> _Collected data_

★ ★ ★ ★ ★ ★ ★

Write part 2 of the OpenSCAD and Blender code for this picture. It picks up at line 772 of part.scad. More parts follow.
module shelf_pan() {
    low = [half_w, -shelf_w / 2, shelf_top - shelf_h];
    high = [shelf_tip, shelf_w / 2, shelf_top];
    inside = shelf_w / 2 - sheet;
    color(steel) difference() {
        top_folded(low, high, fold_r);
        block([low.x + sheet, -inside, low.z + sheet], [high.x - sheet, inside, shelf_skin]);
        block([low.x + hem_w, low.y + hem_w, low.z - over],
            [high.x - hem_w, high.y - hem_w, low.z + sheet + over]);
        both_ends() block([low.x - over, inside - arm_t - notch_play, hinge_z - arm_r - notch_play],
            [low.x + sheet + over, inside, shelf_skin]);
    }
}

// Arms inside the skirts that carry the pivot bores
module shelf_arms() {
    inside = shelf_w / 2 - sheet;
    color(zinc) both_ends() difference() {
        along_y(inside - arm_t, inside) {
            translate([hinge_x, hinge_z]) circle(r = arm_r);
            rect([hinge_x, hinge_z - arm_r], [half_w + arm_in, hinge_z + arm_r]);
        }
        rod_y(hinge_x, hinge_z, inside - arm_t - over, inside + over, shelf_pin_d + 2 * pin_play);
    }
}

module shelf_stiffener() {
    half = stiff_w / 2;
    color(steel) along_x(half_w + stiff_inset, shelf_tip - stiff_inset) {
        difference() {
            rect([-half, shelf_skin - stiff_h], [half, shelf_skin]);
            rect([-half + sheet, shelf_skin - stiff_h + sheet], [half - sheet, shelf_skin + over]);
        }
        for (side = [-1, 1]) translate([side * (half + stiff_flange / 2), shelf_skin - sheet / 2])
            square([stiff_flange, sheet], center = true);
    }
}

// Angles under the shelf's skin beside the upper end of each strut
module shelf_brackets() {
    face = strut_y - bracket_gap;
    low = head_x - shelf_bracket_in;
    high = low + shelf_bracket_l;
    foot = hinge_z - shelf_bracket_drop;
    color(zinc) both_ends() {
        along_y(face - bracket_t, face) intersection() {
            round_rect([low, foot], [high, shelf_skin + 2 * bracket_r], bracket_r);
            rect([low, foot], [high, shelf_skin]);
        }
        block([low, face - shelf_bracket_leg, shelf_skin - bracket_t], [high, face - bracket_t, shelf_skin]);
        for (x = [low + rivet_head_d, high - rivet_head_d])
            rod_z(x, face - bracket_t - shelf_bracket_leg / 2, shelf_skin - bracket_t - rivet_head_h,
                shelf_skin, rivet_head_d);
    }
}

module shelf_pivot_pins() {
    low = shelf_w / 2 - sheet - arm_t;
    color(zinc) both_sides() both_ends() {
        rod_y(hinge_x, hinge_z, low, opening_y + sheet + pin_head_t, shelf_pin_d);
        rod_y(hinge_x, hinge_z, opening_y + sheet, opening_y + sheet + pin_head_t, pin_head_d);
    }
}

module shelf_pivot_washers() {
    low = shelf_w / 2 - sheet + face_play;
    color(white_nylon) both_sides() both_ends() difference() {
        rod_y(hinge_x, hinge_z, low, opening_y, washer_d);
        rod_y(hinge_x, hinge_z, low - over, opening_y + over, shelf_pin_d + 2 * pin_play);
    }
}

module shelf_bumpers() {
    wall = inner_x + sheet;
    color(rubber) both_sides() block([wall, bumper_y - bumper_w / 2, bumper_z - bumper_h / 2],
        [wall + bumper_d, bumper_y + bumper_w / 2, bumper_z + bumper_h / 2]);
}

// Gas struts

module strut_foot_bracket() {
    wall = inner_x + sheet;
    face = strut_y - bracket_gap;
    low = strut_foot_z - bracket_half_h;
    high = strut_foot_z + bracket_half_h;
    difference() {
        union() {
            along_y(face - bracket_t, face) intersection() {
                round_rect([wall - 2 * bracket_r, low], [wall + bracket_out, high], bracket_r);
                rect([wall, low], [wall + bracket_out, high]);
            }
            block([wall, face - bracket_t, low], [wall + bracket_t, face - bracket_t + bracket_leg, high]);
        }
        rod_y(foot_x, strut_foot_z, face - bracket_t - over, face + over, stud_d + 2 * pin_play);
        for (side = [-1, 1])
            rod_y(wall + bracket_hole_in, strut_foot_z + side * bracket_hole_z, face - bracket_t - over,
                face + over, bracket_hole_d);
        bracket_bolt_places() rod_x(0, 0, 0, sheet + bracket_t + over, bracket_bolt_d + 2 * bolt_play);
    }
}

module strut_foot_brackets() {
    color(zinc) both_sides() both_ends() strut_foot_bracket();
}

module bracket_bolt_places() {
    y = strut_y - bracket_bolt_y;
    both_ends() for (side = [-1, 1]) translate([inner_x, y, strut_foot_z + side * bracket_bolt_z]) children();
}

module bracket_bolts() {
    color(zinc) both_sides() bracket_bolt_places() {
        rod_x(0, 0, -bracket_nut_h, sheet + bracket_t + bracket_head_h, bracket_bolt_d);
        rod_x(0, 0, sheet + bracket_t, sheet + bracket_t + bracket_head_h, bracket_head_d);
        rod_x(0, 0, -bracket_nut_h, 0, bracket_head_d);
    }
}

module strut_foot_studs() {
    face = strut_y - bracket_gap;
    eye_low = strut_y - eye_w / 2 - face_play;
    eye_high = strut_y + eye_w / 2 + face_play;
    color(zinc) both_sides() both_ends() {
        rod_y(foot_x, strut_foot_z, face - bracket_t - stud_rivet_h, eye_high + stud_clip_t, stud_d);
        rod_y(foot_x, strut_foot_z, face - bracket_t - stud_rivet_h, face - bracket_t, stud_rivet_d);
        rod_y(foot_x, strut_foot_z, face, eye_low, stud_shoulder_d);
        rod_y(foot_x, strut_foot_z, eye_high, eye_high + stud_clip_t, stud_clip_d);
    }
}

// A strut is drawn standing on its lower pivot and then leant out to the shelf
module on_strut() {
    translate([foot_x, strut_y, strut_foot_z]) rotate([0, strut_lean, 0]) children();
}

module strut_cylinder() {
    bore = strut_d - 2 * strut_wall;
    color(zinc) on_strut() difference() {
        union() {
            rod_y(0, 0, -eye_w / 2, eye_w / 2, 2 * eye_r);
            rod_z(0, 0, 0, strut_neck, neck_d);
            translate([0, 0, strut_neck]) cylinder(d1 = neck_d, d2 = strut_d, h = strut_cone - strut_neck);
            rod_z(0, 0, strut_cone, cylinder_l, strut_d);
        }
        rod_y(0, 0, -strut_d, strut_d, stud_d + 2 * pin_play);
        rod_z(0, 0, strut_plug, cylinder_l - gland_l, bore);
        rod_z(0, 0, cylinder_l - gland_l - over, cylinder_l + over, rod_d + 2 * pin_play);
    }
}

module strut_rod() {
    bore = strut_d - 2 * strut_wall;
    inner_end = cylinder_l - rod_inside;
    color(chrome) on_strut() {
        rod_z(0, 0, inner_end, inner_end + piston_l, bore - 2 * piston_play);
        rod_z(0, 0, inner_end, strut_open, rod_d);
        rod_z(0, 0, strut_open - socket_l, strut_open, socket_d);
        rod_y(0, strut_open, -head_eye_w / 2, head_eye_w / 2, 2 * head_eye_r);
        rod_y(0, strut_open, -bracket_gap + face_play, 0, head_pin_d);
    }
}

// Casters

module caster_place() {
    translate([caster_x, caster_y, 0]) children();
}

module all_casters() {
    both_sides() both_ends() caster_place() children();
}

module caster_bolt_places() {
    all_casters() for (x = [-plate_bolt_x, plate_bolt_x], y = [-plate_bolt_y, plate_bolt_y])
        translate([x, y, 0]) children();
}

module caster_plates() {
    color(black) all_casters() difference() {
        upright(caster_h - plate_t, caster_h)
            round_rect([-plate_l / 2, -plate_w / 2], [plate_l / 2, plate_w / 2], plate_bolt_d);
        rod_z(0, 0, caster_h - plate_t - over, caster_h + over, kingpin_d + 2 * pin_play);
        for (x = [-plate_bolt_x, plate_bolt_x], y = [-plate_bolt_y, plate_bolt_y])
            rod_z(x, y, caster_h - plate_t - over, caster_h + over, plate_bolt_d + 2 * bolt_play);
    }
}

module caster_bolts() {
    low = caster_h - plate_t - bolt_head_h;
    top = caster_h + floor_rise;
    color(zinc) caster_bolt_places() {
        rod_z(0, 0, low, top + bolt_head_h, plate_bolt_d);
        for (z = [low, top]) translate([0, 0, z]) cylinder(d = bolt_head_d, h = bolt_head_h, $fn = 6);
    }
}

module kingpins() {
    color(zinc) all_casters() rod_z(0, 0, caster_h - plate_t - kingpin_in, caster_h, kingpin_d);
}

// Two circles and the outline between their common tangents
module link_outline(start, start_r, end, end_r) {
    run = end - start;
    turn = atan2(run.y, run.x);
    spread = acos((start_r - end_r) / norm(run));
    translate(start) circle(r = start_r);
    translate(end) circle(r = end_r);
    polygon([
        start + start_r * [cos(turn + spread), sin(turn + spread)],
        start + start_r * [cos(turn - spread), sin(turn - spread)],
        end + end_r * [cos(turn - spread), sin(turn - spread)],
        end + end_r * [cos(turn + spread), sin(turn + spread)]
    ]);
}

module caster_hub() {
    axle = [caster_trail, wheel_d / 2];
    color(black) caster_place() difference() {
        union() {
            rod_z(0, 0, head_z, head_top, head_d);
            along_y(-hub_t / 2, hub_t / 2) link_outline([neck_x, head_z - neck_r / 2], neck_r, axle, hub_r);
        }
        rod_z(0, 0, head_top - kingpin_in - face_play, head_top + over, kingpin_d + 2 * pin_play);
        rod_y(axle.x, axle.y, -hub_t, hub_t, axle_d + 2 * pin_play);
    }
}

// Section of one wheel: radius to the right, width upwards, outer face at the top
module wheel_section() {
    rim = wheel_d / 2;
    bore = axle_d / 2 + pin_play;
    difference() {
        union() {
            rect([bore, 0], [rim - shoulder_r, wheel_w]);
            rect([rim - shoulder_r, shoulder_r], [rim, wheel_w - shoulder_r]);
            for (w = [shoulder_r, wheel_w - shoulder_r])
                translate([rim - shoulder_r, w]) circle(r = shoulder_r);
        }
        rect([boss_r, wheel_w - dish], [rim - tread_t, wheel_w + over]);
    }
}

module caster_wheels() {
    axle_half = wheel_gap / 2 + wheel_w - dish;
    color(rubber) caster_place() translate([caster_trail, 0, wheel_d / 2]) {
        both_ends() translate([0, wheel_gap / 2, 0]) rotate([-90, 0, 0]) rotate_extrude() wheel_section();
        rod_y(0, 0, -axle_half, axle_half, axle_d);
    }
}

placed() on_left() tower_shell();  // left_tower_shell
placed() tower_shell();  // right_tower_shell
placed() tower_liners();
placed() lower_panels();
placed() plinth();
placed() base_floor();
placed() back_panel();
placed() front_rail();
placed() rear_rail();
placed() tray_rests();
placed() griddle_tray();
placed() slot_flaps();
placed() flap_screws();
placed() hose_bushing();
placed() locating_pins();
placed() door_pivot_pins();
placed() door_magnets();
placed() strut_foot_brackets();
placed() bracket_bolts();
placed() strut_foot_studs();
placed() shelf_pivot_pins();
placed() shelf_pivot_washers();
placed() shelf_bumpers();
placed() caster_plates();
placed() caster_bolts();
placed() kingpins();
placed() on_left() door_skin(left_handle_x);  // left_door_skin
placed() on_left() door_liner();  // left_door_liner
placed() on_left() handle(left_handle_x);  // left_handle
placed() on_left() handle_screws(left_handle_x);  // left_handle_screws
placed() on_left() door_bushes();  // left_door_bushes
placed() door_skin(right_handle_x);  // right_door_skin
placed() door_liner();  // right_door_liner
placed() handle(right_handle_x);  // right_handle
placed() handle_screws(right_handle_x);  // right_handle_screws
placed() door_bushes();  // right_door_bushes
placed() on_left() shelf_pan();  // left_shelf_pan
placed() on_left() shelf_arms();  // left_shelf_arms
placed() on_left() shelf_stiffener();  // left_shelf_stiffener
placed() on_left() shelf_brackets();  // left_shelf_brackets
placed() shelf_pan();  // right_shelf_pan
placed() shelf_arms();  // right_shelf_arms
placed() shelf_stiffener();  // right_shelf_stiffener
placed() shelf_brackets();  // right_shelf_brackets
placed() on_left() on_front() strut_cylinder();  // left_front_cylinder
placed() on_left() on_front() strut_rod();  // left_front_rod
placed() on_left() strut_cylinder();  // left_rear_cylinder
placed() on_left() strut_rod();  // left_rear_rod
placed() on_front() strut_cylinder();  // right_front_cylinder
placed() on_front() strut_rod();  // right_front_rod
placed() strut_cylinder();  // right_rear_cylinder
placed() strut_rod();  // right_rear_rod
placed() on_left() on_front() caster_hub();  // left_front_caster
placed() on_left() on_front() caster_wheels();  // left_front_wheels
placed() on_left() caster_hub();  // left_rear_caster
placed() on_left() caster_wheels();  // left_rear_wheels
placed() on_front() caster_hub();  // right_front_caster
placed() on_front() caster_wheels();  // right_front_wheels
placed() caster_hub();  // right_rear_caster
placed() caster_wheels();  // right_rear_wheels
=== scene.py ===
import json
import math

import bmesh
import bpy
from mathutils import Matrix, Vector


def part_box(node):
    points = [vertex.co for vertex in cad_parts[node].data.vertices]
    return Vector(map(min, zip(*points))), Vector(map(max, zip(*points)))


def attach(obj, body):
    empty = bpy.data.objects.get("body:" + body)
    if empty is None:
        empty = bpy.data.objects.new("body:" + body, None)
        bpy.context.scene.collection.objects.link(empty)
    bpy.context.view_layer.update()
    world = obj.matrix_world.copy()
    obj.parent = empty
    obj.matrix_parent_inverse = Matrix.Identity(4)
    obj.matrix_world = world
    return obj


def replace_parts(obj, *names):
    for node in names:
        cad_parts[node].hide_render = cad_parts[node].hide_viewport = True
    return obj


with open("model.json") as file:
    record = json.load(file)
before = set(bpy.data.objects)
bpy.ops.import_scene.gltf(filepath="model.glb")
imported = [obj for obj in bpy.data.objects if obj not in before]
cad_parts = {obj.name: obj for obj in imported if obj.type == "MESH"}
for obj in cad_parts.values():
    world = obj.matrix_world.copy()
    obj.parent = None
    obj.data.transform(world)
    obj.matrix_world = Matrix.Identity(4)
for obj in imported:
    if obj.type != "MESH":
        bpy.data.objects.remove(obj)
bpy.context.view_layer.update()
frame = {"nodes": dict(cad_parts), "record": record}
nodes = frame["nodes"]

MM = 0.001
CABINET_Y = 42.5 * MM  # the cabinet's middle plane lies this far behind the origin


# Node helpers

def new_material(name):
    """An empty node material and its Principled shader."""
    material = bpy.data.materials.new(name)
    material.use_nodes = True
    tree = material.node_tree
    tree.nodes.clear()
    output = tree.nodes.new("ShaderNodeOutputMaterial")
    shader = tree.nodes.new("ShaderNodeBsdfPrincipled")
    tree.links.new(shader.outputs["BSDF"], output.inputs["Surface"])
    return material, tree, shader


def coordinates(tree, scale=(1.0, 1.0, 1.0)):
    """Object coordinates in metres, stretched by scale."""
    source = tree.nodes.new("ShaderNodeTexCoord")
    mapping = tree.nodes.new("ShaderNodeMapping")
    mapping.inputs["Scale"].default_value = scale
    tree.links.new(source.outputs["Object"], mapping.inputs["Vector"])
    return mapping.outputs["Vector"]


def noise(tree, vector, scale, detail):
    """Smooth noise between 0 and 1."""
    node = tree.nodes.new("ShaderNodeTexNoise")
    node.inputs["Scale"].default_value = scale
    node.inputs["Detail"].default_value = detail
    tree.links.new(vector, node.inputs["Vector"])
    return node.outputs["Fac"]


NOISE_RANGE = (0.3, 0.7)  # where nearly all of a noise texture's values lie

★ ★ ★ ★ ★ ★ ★

> _Given request_
Above is a listing; print exactly its lines from the one with "before = set(bpy.data.objects)" through the one with "# Node helpers", and no other lines.

> _Task answer_
before = set(bpy.data.objects)
bpy.ops.import_scene.gltf(filepath="model.glb")
imported = [obj for obj in bpy.data.objects if obj not in before]
cad_parts = {obj.name: obj for obj in imported if obj.type == "MESH"}
for obj in cad_parts.values():
    world = obj.matrix_world.copy()
    obj.parent = None
    obj.data.transform(world)
    obj.matrix_world = Matrix.Identity(4)
for obj in imported:
    if obj.type != "MESH":
        bpy.data.objects.remove(obj)
bpy.context.view_layer.update()
frame = {"nodes": dict(cad_parts), "record": record}
nodes = frame["nodes"]

MM = 0.001
CABINET_Y = 42.5 * MM  # the cabinet's middle plane lies this far behind the origin


# Node helpers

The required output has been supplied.